--- Start Source material ---
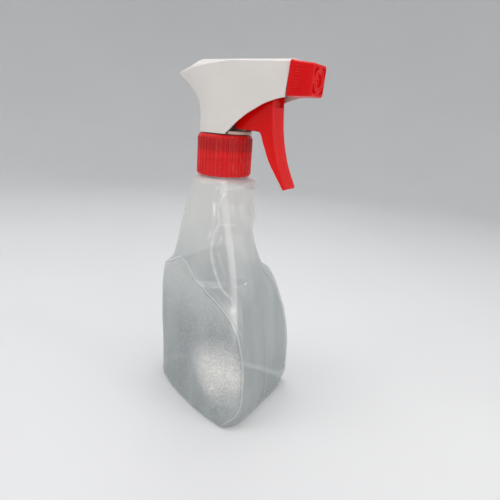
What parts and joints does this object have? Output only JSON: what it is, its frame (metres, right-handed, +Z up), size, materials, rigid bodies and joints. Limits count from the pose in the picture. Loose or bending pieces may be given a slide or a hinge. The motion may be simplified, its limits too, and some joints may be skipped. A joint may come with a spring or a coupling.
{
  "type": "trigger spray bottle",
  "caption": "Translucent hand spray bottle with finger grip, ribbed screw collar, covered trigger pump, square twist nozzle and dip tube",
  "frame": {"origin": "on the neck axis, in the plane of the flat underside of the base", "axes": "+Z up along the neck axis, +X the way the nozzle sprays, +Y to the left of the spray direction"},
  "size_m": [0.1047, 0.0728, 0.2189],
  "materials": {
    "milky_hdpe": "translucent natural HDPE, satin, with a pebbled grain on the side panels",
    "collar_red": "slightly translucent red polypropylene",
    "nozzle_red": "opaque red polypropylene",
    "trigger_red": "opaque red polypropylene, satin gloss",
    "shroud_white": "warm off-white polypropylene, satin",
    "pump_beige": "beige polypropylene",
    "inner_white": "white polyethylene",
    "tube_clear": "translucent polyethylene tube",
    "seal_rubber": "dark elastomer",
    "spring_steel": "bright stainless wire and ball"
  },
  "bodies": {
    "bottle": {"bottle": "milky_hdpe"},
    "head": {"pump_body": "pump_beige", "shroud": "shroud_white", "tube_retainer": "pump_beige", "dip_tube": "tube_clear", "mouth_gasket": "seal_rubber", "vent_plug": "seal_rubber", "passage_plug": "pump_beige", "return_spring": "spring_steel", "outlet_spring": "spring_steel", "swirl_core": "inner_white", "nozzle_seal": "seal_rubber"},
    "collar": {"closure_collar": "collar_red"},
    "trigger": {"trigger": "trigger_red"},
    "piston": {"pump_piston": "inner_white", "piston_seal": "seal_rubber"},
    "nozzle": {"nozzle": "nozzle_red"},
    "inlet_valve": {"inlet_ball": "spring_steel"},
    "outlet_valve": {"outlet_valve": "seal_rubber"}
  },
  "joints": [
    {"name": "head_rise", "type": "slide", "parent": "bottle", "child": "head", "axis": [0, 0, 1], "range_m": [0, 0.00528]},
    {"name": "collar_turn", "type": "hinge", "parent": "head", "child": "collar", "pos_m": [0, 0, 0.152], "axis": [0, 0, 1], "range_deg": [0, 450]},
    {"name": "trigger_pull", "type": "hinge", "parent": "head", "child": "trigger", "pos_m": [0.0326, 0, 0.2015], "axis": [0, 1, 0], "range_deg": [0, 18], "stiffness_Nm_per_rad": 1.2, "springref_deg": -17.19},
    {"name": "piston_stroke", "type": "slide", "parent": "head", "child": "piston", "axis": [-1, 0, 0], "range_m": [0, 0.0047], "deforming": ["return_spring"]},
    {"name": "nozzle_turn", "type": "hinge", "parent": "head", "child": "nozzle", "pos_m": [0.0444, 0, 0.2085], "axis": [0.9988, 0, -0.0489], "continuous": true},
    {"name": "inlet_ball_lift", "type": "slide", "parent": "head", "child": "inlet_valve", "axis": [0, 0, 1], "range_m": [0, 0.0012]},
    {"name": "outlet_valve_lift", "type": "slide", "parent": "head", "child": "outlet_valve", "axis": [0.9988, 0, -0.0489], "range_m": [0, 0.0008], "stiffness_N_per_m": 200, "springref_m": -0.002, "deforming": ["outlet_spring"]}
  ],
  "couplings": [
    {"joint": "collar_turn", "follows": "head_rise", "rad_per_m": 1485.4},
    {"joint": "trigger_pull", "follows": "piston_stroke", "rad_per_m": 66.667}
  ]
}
--- End Source material ---
--- Start Source material ---
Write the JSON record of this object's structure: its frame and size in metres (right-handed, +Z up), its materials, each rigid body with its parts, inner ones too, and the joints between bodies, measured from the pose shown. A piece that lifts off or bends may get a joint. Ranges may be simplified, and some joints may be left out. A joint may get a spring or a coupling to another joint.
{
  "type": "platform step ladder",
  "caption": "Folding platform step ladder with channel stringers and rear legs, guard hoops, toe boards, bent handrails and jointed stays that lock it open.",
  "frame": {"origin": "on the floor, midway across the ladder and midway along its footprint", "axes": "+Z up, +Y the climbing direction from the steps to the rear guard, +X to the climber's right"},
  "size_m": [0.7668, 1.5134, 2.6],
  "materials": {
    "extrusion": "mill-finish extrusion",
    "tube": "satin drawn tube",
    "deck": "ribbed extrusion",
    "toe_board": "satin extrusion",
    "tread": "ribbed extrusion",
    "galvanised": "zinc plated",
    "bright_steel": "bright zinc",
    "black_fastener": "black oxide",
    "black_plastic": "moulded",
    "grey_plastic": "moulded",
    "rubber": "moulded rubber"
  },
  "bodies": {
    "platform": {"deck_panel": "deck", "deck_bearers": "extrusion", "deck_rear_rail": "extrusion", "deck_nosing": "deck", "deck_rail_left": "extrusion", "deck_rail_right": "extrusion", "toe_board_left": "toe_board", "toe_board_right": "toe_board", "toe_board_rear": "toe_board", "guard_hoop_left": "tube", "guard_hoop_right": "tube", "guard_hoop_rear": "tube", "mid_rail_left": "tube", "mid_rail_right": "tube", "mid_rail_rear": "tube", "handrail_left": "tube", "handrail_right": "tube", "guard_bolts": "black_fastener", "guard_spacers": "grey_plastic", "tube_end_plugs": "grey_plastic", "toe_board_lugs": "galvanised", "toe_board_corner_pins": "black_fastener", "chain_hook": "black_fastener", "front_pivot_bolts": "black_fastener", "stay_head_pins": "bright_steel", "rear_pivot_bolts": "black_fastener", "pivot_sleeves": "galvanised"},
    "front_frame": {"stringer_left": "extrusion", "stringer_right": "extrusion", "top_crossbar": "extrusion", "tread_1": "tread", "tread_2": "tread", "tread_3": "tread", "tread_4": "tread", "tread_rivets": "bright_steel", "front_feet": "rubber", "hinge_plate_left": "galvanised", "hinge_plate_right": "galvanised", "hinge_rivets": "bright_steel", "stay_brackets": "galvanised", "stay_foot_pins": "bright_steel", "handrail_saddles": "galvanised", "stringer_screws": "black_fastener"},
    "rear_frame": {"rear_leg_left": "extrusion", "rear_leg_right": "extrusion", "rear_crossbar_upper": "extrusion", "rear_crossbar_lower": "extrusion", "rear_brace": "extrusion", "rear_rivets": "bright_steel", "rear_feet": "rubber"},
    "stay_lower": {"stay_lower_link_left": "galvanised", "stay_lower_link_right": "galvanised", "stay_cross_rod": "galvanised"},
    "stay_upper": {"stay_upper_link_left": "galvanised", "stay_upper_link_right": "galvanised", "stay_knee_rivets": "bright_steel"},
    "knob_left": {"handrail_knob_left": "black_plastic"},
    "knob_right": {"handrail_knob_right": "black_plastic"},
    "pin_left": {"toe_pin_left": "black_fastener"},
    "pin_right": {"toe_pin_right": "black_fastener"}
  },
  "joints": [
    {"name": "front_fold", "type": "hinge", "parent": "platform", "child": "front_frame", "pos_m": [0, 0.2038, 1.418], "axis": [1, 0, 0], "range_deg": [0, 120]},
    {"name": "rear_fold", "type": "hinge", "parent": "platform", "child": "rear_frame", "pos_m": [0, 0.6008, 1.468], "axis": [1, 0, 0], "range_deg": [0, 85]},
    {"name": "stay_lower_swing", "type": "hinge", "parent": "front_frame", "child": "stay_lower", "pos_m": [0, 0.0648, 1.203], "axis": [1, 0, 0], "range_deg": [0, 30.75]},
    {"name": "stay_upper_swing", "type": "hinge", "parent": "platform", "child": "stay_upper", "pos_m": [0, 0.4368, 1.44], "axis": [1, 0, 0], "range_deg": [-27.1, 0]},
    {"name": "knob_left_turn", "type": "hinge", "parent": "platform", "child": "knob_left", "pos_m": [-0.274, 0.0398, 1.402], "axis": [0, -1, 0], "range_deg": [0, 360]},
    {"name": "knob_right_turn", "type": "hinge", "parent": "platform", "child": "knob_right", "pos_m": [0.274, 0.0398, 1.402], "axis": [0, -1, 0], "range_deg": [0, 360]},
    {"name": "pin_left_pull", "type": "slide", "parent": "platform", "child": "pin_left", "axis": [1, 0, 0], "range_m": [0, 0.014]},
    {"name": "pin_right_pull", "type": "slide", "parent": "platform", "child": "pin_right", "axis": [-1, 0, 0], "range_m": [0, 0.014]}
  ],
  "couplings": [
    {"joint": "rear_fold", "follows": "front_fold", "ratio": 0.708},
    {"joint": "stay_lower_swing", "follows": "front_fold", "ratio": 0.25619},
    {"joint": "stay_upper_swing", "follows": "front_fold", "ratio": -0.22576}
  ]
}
--- End Source material ---
--- Start Source material ---
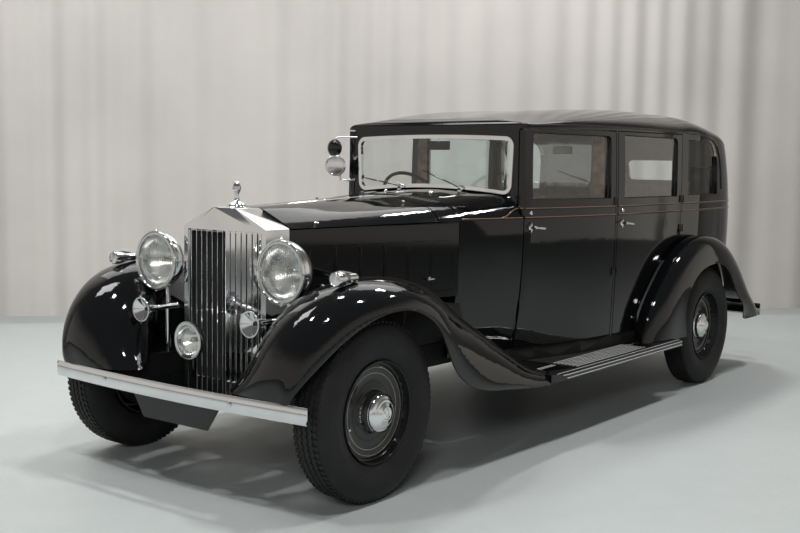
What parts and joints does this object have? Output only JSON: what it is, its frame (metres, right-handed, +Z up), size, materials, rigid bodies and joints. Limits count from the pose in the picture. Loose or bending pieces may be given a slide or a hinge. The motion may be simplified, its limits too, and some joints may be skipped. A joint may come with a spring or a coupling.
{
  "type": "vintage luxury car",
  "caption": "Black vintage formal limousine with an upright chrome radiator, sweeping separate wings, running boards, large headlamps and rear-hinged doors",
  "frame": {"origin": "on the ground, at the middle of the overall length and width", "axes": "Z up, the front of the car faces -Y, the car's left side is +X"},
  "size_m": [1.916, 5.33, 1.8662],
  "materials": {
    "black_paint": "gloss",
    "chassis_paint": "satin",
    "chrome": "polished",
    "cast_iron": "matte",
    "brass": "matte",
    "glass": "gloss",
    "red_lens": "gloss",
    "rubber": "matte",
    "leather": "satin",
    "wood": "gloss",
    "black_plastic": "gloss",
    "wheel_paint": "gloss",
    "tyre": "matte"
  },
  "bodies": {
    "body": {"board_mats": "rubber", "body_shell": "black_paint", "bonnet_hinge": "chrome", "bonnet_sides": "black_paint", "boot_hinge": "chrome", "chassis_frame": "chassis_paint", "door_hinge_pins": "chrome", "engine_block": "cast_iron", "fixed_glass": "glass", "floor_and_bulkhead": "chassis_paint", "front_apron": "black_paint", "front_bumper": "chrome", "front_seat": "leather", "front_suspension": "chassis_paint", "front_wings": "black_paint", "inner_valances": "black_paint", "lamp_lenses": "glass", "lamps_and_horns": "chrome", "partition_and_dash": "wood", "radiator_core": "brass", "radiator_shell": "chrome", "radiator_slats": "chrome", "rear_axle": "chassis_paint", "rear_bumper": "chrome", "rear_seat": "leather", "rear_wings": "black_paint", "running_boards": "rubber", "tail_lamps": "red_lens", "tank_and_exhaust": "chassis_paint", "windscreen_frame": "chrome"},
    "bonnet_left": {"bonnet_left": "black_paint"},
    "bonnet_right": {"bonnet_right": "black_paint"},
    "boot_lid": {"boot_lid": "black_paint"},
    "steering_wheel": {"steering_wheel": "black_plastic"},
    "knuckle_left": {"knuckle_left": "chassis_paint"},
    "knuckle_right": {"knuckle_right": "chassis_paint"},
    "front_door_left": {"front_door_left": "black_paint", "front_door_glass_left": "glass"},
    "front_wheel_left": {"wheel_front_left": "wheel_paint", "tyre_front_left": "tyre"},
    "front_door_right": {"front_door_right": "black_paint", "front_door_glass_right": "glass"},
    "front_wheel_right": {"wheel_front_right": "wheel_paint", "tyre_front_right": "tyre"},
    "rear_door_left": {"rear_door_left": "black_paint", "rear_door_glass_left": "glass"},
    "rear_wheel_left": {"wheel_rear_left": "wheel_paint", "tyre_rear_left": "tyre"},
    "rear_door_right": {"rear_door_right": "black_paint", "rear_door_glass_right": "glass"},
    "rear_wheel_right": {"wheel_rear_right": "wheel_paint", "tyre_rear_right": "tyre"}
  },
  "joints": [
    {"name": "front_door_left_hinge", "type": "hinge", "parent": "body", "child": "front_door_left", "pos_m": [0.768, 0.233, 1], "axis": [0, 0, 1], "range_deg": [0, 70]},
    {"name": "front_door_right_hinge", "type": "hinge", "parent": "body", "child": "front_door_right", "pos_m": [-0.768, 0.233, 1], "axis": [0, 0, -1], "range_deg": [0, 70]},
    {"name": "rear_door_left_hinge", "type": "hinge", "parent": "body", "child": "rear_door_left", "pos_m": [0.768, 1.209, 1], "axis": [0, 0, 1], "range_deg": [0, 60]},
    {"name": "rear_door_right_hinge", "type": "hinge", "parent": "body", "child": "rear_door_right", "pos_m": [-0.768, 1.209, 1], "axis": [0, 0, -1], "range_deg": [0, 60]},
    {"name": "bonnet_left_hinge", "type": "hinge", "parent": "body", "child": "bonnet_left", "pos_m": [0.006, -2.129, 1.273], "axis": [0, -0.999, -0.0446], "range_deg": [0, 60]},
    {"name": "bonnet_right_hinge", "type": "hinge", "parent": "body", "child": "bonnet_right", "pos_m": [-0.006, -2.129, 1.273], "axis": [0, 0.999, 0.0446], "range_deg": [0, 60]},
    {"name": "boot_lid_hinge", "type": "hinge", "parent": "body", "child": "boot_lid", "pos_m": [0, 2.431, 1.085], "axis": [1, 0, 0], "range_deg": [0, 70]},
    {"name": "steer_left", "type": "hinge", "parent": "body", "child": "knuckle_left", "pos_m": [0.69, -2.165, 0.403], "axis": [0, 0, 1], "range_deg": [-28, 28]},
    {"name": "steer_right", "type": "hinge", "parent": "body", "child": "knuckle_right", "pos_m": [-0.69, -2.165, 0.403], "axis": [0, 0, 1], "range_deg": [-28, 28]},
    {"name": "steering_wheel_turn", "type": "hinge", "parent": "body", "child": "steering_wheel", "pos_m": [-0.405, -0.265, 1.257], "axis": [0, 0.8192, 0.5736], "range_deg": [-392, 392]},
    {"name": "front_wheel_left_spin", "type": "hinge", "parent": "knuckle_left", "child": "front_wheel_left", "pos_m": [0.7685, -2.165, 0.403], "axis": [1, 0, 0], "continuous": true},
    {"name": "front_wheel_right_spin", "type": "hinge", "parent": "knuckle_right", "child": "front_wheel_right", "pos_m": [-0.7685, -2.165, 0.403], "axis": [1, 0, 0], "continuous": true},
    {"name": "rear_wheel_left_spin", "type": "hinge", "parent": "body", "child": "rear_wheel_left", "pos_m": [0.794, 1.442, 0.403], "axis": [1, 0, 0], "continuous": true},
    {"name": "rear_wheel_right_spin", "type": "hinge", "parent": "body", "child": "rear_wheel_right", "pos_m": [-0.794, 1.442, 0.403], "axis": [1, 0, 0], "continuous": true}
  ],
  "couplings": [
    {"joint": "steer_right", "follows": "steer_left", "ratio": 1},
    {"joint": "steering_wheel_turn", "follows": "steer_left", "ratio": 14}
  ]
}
--- End Source material ---
(What is asked) For the records above, state how many lines include the string "that", giving the number and nothing else.

(Exercise solution) 2